Las dictaduras fascista y nazi postulaban una política exterior beligerante y revisionista del status quo territorial. Trataban de enmascarar sus graves tensiones y dificultades internas. Particularmente, Alemania buscaba la recuperación de su plena capacidad militar y los territorios perdidos por el tratado de paz de Versalles en 1919; su conversión en potencia hegemónica en Europa central -con la anexión o neutralización de rivales como Austria, Checoslovaquia y Polonia-; y la conquista de la Rusia europea para convertirse en una potencia continental y mundial más fuerte. Por el contrario, el temor franco-británico a lo que, a priori, parecía un difícil acuerdo italo-germano estaba semioculto por otra preocupación fundamental en el escenario diplomático de la época: la sustitución de Rusia por la Unión Soviética tras el éxito de la revolución bolchevique de 1917. Asimismo, existía la convicción de que otra guerra europea sólo serviría para desencadenar nuevas revoluciones sociales, más destrucción y muertes y extender el comunismo. Los gobiernos francés e inglés seguían confiando evitar un nuevo enfrentamiento armado y en lograr una solución diplomática a las pretensiones italianas y alemanas en el concierto europeo e internacional. Para ello, pusieron en marcha la llamada “política de apaciguamiento” de ambas dictaduras, una estrategia diplomática de emergencia con la que evitar una nueva guerra mediante la negociación de cambios razonables en el status quo territorial, sobre todo en Europa oriental.

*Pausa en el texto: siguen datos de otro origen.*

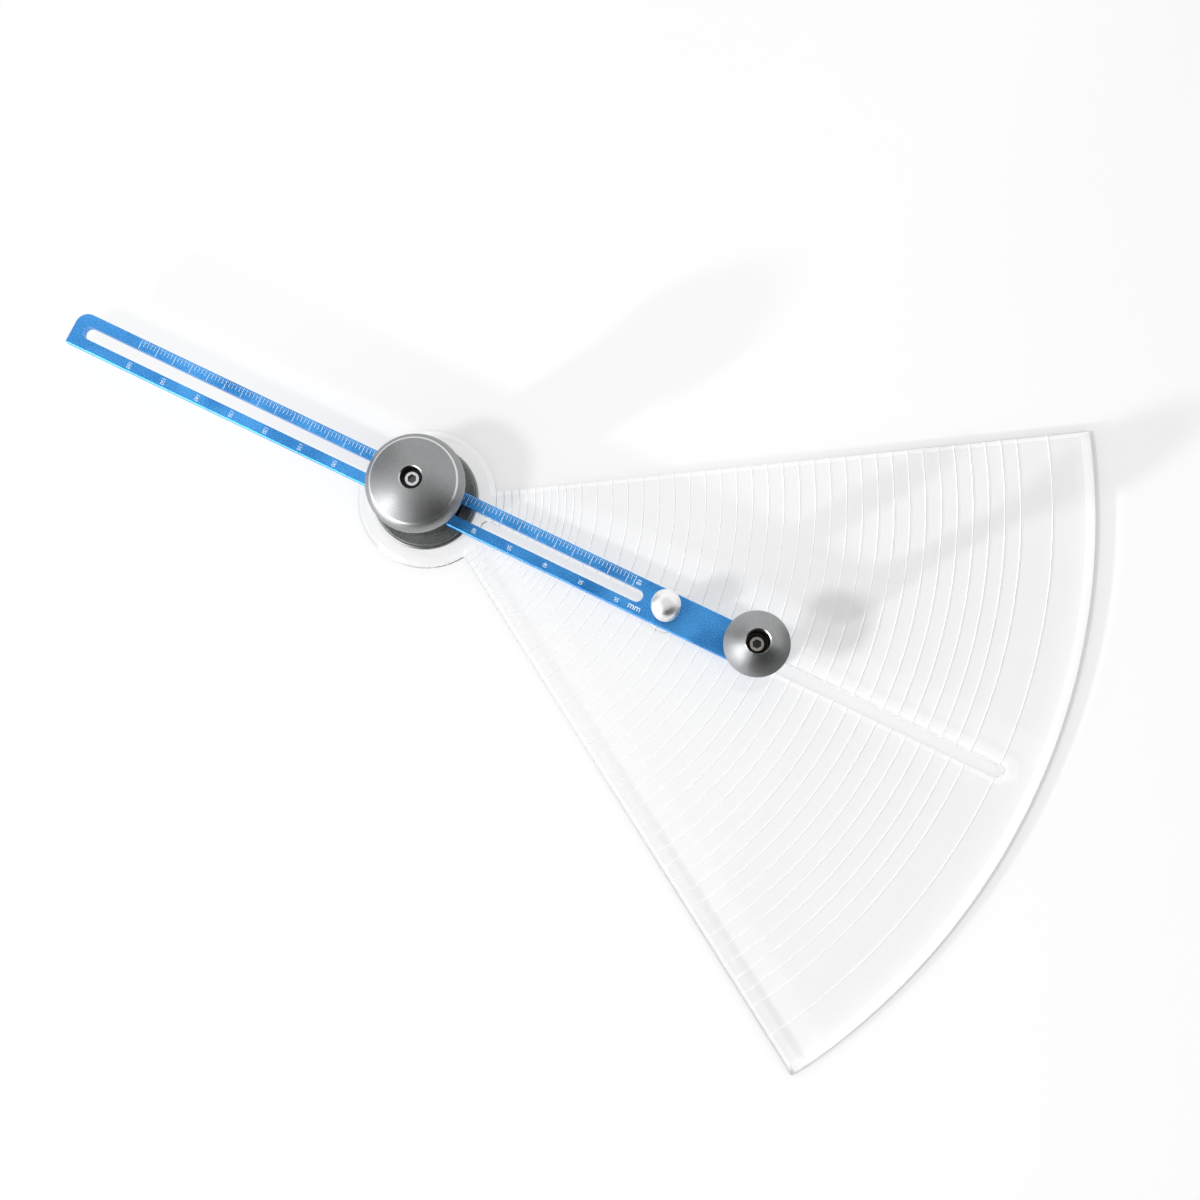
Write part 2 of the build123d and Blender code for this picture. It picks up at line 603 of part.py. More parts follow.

En el fondo de estos planteamientos contrarios a la guerra estaba la convicción de que ambas democracias no tenían fuerza militar ni recursos humanos o económicos suficientes para enfrentarse simultáneamente con tres potencias revisionistas, ya que Japón se había sumado a la ecuación. No olvidemos que ahora, británicos y galos no podían contar con la ayuda vital de los EE.UU. -replegados en un aislacionismo absoluto-, ni tampoco con la rusa -de quien se desconfiaba por sus doctrinas sociales, sus intenciones políticas y capacidad militar. Por último, la expectativa de un enfrentamiento bélico generaba un gran rechazo en la opinión pública de ambos países, cuyos sentimientos pacifistas pretendían evitar una nueva sangría humana como la de la Gran Guerra del 14.

El resultado fue que la República española, el legítimo gobierno democrático vigente, se vio privada de cualquier tipo de ayuda mientras que el ejército franquista contó con la abundante y descarada colaboración de alemanes, italianos y, en menor medida portugueses. Esa colaboración fue decisiva para que la guerra se decantara del lado rebelde. Lo que vino después ya nos los sabemos bien: cuarenta años de dictadura sostenida en el terror que supondría un retraso que tardaríamos mucho en recuperar.

La invasión de Ucrania por Rusia de estos días nos enfrenta al dilema de apostarlo todo a la diplomacia desde posicionamientos pacifistas o actuar en legítima defensa colaborando con las víctimas de una agresión absolutamente injustificada que está generando muerte, destrucción y un ambiente de odio que tardará mucho tiempo en sanar. El problema es que para negociar y pactar hace falta voluntad de los dos bandos y un planteamiento que no se base en la imposición y la intransigencia.